• Directions:
Using the data below, return the stretch from the line that contains "flange_z + 0.0036, 8)" through the line that contains "before = set(bpy.data.objects)", both included, exactly as it stands and nothing beyond it.

====== Dataset content ======

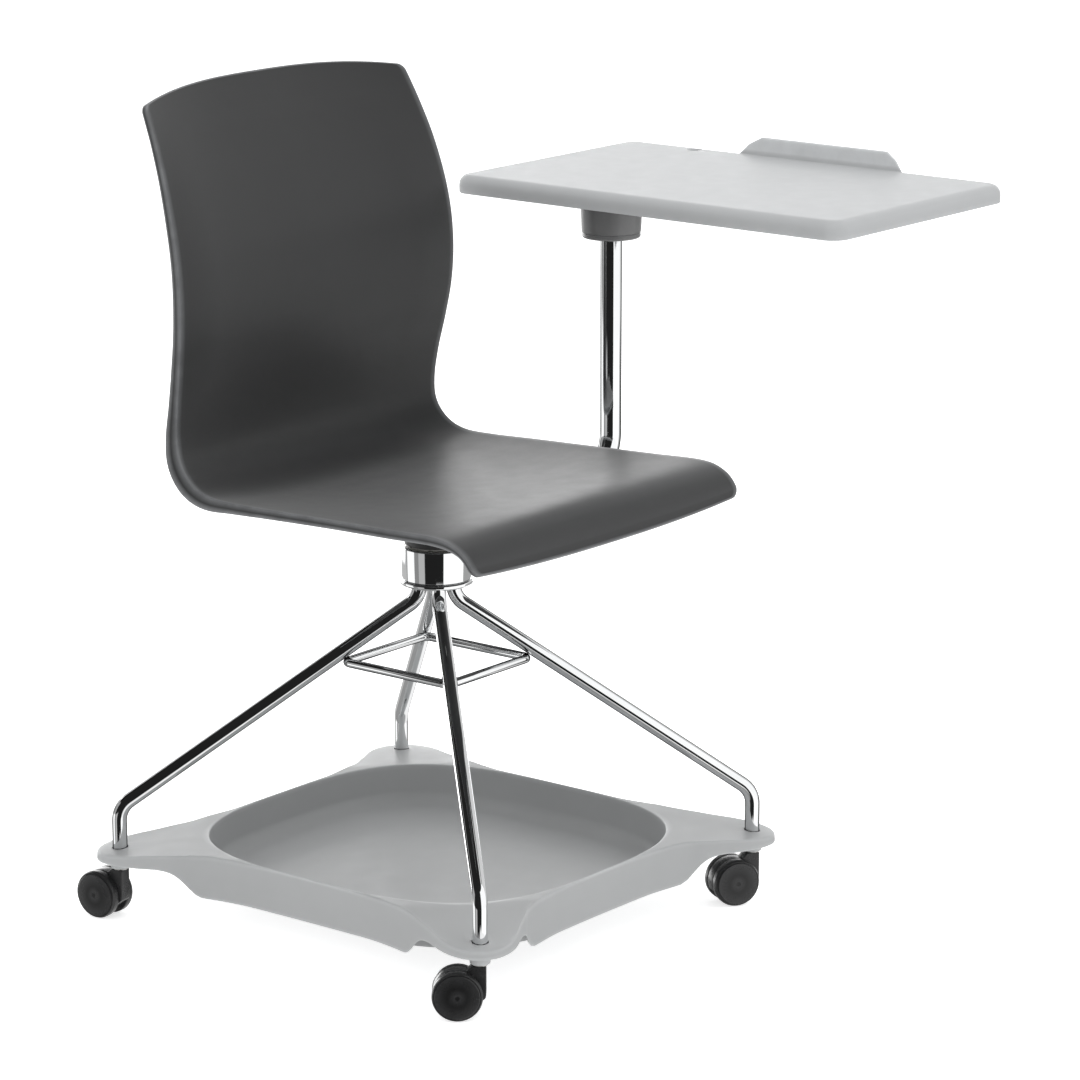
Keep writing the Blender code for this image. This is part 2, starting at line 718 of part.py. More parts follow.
# ---------------------------------------------------------------- arm
reach = math.hypot(POST_X, POST_Y)
swing = math.atan2(POST_Y, POST_X)
path = filleted(
    [(COLLAR_R + GAP, 0, ARM_Z), (reach, 0, ARM_Z), (reach, 0, POST_TOP_Z)],
    (ARM_BEND,),
)
arm = place("arm_tube", tube("arm_tube", path, TUBE_R, 4), (0, 0, 0), "chrome", swing)
path = filleted(
    [(COLLAR_R - 0.01, 0, ARM_Z), (reach, 0, ARM_Z), (reach, 0, POST_TOP_Z + 0.01)],
    (ARM_BEND,),
)
bore = tube("arm_bore", path, TUBE_R - TUBE_WALL, 3)
boolean(arm, cutter("arm_bore", bore, (0, 0, 0), swing))
place(
    "arm_collar",
    ring("arm_collar", SPINDLE_R + GAP, COLLAR_R, 0.4093, 0.4306, 28),
    hub,
    "black",
)
plug = turned(
    "post_plug",
    [
        (0, POST_TOP_Z + 0.0018),
        (0.0110, POST_TOP_Z + 0.0018),
        (0.0118, POST_TOP_Z + 0.0012),
        (0.0118, POST_TOP_Z + GAP),
        (0.0095, POST_TOP_Z + GAP),
        (0.0095, POST_TOP_Z - 0.0100),
        (0, POST_TOP_Z - 0.0100),
    ],
    16,
)
post = (POST_X, POST_Y, 0)
place("post_plug", plug, post, "black")

# ---------------------------------------------------------------- tablet
def rounded(x, y, corner, steps=6):
    points = []
    for cx, cy, first in (
        (x[1] - corner, y[1] - corner, 0),
        (x[0] + corner, y[1] - corner, 90),
        (x[0] + corner, y[0] + corner, 180),
        (x[1] - corner, y[0] + corner, 270),
    ):
        for i in range(steps + 1):
            a = math.radians(first + 90 * i / steps)
            points.append((cx + corner * math.cos(a), cy + corner * math.sin(a)))
    return points


def layer(inset, z):
    corner = max(TAB_CORNER - inset, 0.004)
    x = (TAB_X[0] + inset - POST_X, TAB_X[1] - inset - POST_X)
    y = (TAB_Y[0] + inset - POST_Y, TAB_Y[1] - inset - POST_Y)
    return [(px, py, z) for px, py in rounded(x, y, corner)]


top = rings_to_mesh(
    "tablet_top",
    [
        layer(0.0012, TAB_Z[0]),
        layer(0.0, TAB_Z[0] + 0.0015),
        layer(0.0, TAB_Z[0] + 0.0085),
        layer(0.0008, TAB_Z[1] - 0.0078),
        layer(0.0035, TAB_Z[1] - 0.0034),
        layer(0.0075, TAB_Z[1] - 0.0007),
        layer(0.0115, TAB_Z[1]),
    ],
)
tablet = place("tablet_top", top, post, "pale")
under = rings_to_mesh(
    "tablet_recess",
    [
        layer(TAB_WALL, TAB_Z[0] - 0.01),
        layer(TAB_WALL + 0.0010, TAB_Z[1] - 0.0095),
        layer(TAB_WALL + 0.0065, TAB_Z[1] - TAB_PLATE_T),
    ],
)
boolean(tablet, cutter("tablet_recess", under, post))
lx = TAB_X[1] - 0.0012 - POST_X
y0, y1 = LIP_Y[0] - POST_Y, LIP_Y[1] - POST_Y
bm = bmesh.new()
ends = []
for x, dy in ((lx - LIP_T - 0.002, 0.0), (lx, 0.0)):
    lean = 0.0015 if x != lx else 0.0
    ends.append(
        [
            bm.verts.new(p)
            for p in (
                (x, y0, TAB_Z[1] - 0.0100),
                (x, y1, TAB_Z[1] - 0.0100),
                (x, y1, TAB_Z[1] - 0.0005),
                (x + lean, y1 - LIP_SLOPE[1] * 0.45, TAB_Z[1] + LIP_H * 0.62),
                (x + lean, y1 - LIP_SLOPE[1], TAB_Z[1] + LIP_H),
                (x + lean, y0 + LIP_SLOPE[0], TAB_Z[1] + LIP_H),
                (x + lean, y0 + LIP_SLOPE[0] * 0.45, TAB_Z[1] + LIP_H * 0.62),
                (x, y0, TAB_Z[1] - 0.0005),
            )
        ]
    )
for i in range(8):
    j = (i + 1) % 8
    bm.faces.new((ends[0][i], ends[0][j], ends[1][j], ends[1][i]))
bm.faces.new(ends[0])
bm.faces.new(ends[1][::-1])
lip = cutter("tablet_lip", mesh_of("tablet_lip", bm), post)
boolean(tablet, lip, "UNION")
hole = disc("tablet_hole", HOLE_R, 0.72, 0.80, 14)
boolean(tablet, cutter("tablet_hole", hole, (HOLE_X, HOLE_Y, 0)))

flange_z = TAB_Z[1] - TAB_PLATE_T - GAP
housing = turned(
    "pivot_housing",
    [
        (0, flange_z),
        (0.0460, flange_z),
        (0.0460, flange_z - 0.0040),
        (0.0358, flange_z - 0.0040),
        (0.0353, TAB_Z[0]),
        (0.0333, HOUSING_Z + 0.0063),
        (0.0152, HOUSING_Z + 0.0063),
        (0.0152, POST_TOP_Z + 0.0022),
        (0, POST_TOP_Z + 0.0022),
    ],
    28,
)
housing = place("pivot_housing", housing, post, "midgrey")
collar = turned(
    "pivot_collar",
    [
        (0.0327, HOUSING_Z + 0.0060),
        (0.0329, HOUSING_Z + 0.0015),
        (0.0314, HOUSING_Z),
        (TUBE_R + 0.0007, HOUSING_Z),
        (TUBE_R + 0.0007, HOUSING_Z + 0.0060),
    ],
    28,
    closed=True,
)
place("pivot_collar", collar, post, "midgrey")
for name, low, high in (
    ("pivot_bush_lower", HOUSING_Z + 0.0066, HOUSING_Z + 0.0200),
    ("pivot_bush_upper", POST_TOP_Z - 0.0170, POST_TOP_Z - 0.0020),
):
    place(name, ring(name, TUBE_R + GAP, 0.0149, low, high, 20), post, "nylon")
for n in range(4):
    a = math.radians(45 + 90 * n)
    at = (POST_X + 0.0404 * math.cos(a), POST_Y + 0.0404 * math.sin(a), 0)
    hole = disc(f"housing_hole_{n + 1}", 0.0021, flange_z - 0.01, flange_z + 0.0036, 8)
    hole = cutter(f"housing_hole_{n + 1}", hole, at)
    boolean(housing, hole)
    boolean(tablet, hole)
    screw = turned(
        f"housing_screw_{n + 1}",
        [
            (0, flange_z + 0.0030),
            (0.0017, flange_z + 0.0030),
            (0.0017, flange_z - 0.0040 - GAP),
            (0.0036, flange_z - 0.0040 - GAP),
            (0.0032, flange_z - 0.0066),
            (0, flange_z - 0.0066),
        ],
        8,
    )
    place(f"housing_screw_{n + 1}", screw, at, "steel")
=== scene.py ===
import json
import math

import bmesh
import bpy
import numpy as np
from mathutils import Matrix, Vector

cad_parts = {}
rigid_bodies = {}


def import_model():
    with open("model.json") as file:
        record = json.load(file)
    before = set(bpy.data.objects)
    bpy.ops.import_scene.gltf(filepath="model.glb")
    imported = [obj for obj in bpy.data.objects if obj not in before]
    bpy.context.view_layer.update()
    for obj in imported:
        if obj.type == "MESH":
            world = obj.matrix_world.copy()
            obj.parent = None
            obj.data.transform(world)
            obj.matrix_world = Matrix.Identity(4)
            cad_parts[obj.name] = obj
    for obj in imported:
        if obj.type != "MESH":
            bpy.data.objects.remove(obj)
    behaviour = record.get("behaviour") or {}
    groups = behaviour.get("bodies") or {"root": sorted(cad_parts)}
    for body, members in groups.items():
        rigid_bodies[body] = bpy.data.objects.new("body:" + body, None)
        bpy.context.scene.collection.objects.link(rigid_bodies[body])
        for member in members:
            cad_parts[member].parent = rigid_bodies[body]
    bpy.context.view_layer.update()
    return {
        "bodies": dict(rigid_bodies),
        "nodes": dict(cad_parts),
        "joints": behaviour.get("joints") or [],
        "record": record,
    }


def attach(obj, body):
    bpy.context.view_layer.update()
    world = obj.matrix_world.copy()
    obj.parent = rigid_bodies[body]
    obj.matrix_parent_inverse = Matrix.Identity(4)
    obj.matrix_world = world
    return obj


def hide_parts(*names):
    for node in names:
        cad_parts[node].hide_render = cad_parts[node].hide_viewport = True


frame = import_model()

JOINTS = {j["name"]: j for j in frame["joints"]}
_hub = JOINTS["seat_swivel"]["pos_m"]
OFF = Vector((_hub[0], _hub[1], _hub[2] - 0.4100))
GAP = 0.0003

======

• Written response:
    hole = disc(f"housing_hole_{n + 1}", 0.0021, flange_z - 0.01, flange_z + 0.0036, 8)
    hole = cutter(f"housing_hole_{n + 1}", hole, at)
    boolean(housing, hole)
    boolean(tablet, hole)
    screw = turned(
        f"housing_screw_{n + 1}",
        [
            (0, flange_z + 0.0030),
            (0.0017, flange_z + 0.0030),
            (0.0017, flange_z - 0.0040 - GAP),
            (0.0036, flange_z - 0.0040 - GAP),
            (0.0032, flange_z - 0.0066),
            (0, flange_z - 0.0066),
        ],
        8,
    )
    place(f"housing_screw_{n + 1}", screw, at, "steel")
=== scene.py ===
import json
import math

import bmesh
import bpy
import numpy as np
from mathutils import Matrix, Vector

cad_parts = {}
rigid_bodies = {}


def import_model():
    with open("model.json") as file:
        record = json.load(file)
    before = set(bpy.data.objects)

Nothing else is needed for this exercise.